Cross-posted from my personal blog.

First things first: read Zach Gage's Evolving the IGF and then come back. He argues that the IGF could be highlighting more games in general, and more interesting-if-not-perfectly-executed games specifically, by changing the judging categories. This is an idea I wholeheartedly support, though I think there's room for discussion about what exactly the new categories should be.

I respond to his proposal directly at the bottom of this post. However, I've been wrestling with my own thoughts on the IGF and how it might be improved for a while now. I haven't said anything because I couldn't think of any good potential solutions to the problems I saw.
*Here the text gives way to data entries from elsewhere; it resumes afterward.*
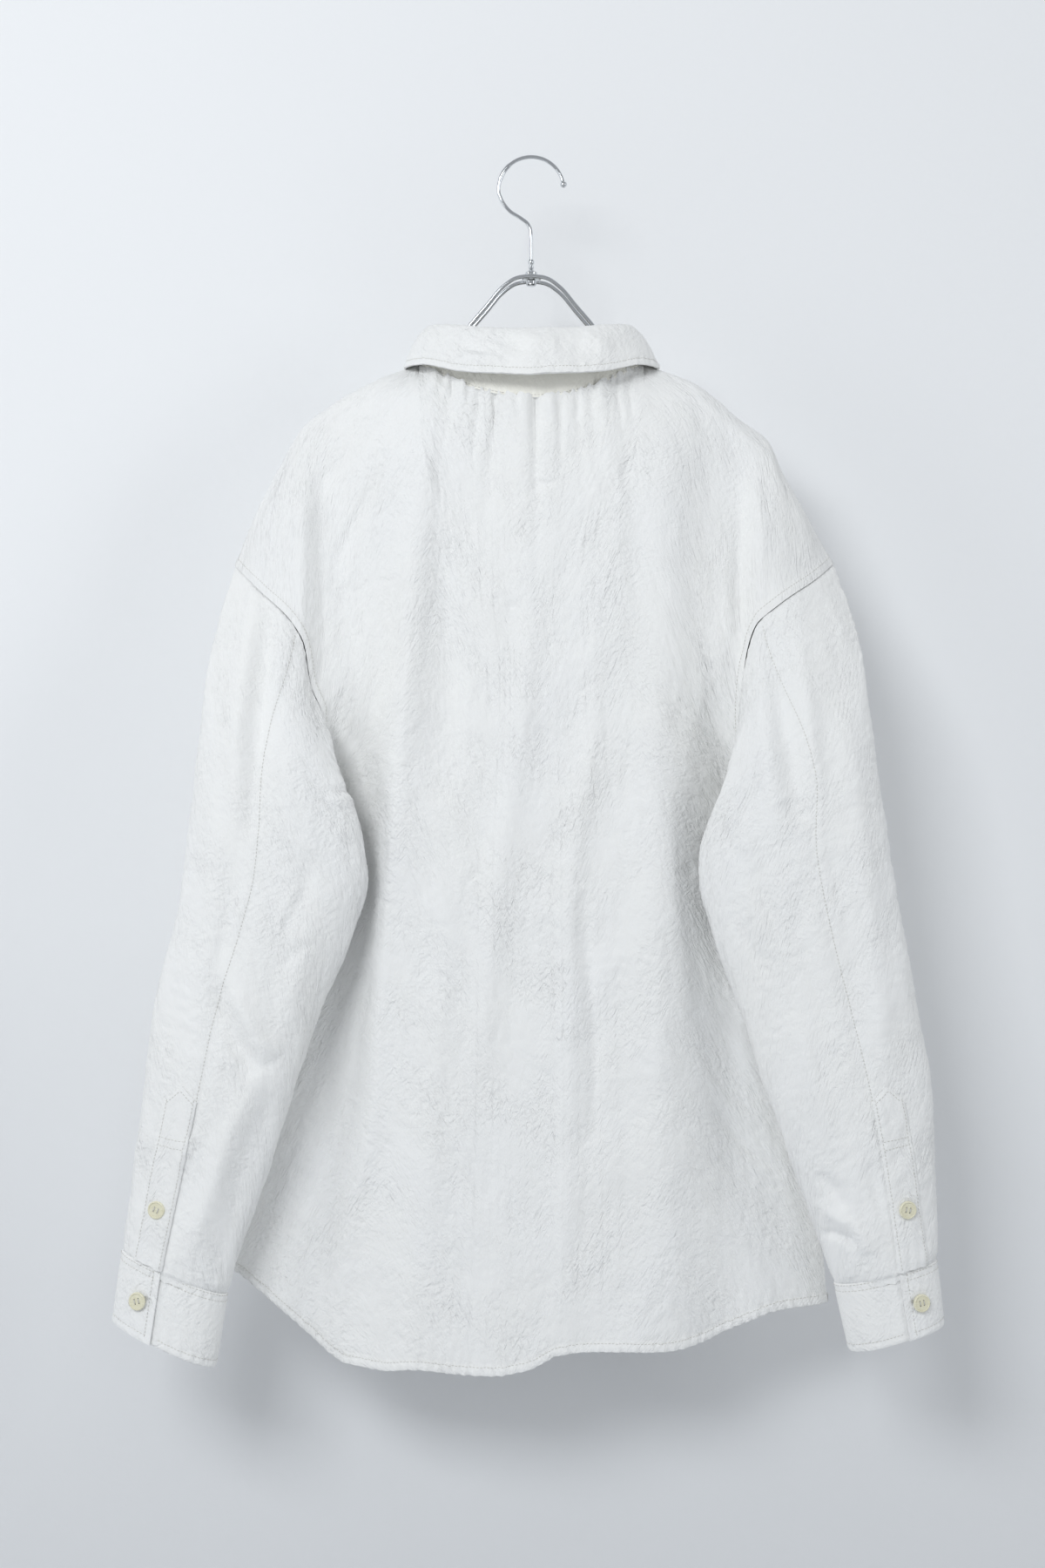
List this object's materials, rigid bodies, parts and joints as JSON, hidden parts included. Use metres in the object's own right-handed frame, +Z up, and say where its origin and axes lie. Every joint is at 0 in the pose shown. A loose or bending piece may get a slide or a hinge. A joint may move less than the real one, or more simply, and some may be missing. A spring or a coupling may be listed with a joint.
{
  "type": "shirt on hanger",
  "caption": "Crumpled oversized long-sleeved cotton shirt with turned-down collar, pointed sleeve plackets and buttoned cuffs, hung on a two-wire metal hanger.",
  "frame": {"origin": "inside of the hook's crown, where the hanger bears on a rail or peg", "axes": "+Z up; -Y is the way the shirt's back faces, and +Y the way its fronts face; the wearer's left is towards -X"},
  "size_m": [0.6293, 0.1518, 0.9459],
  "materials": {
    "cloth": "washed plain-weave cotton, matt and crumpled",
    "buttons": "ivory, softly polished",
    "hanger": "bright plated wire"
  },
  "bodies": {
    "root": {"back": "cloth", "front_left": "cloth", "front_right": "cloth", "front_band": "cloth", "sleeve_left": "cloth", "sleeve_right": "cloth", "collar_stand": "cloth", "collar_fall": "cloth", "cuff_left": "cloth", "cuff_right": "cloth", "sleeve_placket_left": "cloth", "sleeve_placket_right": "cloth", "button_front_1": "buttons", "button_front_2": "buttons", "button_front_3": "buttons", "button_front_4": "buttons", "button_front_5": "buttons", "button_front_6": "buttons", "button_cuff_left": "buttons", "button_cuff_right": "buttons", "button_placket_left": "buttons", "button_placket_right": "buttons", "hanger_hook": "hanger", "hanger_ferrule": "hanger", "hanger_yoke": "hanger"}
  },
  "joints": []
}
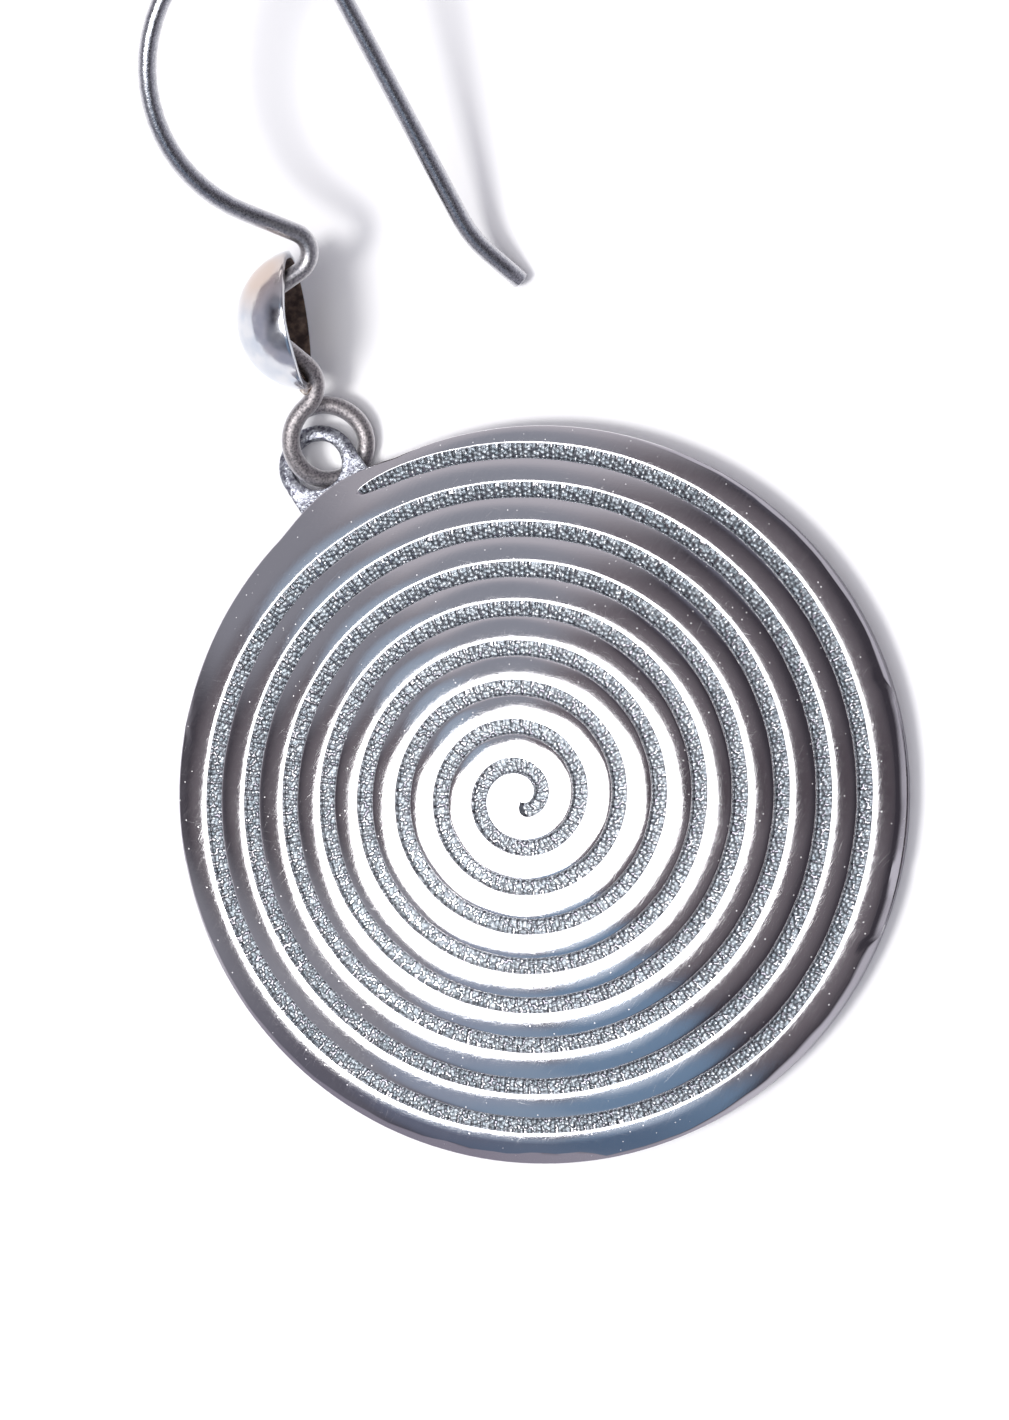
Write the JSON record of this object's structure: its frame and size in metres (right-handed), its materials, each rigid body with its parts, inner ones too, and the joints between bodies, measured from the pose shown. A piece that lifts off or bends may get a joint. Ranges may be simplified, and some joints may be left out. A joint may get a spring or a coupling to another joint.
{
  "type": "drop earring",
  "caption": "Silver drop earring lying flat: a domed disc with a sunk spiral hangs by its cast bail from a bent ear wire with a soldered half-ball cup.",
  "frame": {"origin": "centre of the flat land round the disc's back, on the surface that the earring lies on", "axes": "+Z out of the disc's decorated face, +Y from the disc's centre through its bail towards the ear wire"},
  "size_m": [0.032, 0.0533, 0.0106],
  "materials": {
    "cast_silver": "polished raised band, dark oxidised and stippled groove",
    "silver_wire": "polished wire, cup dark inside"
  },
  "bodies": {
    "root": {"spiral_disc": "cast_silver", "ear_hook": "silver_wire"}
  },
  "joints": []
}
With Gage's great idea in my face, however, I want to try to work through some of the thoughts that have been simmering on my brain's backburners.

My Angle of Approach

A bit of background regarding my experience with the IGF: I've never submitted a game to it, and this current IGF is the first one for which I've helped select nominees. This was not the first time I'd used a version of the IGF backend, however. I helped curate games for show at BitSummit, which uses a fork of the Indie Megabooth curation system, which is in turn a fork of the IGF system. At this point, I've used all three of those systems, and although there are a couple of differences between how IMB and BitSummit work when compared to IGF, the only significant differences are in how they want jurors to look at the games based on the goals of selection and the number of games to go through.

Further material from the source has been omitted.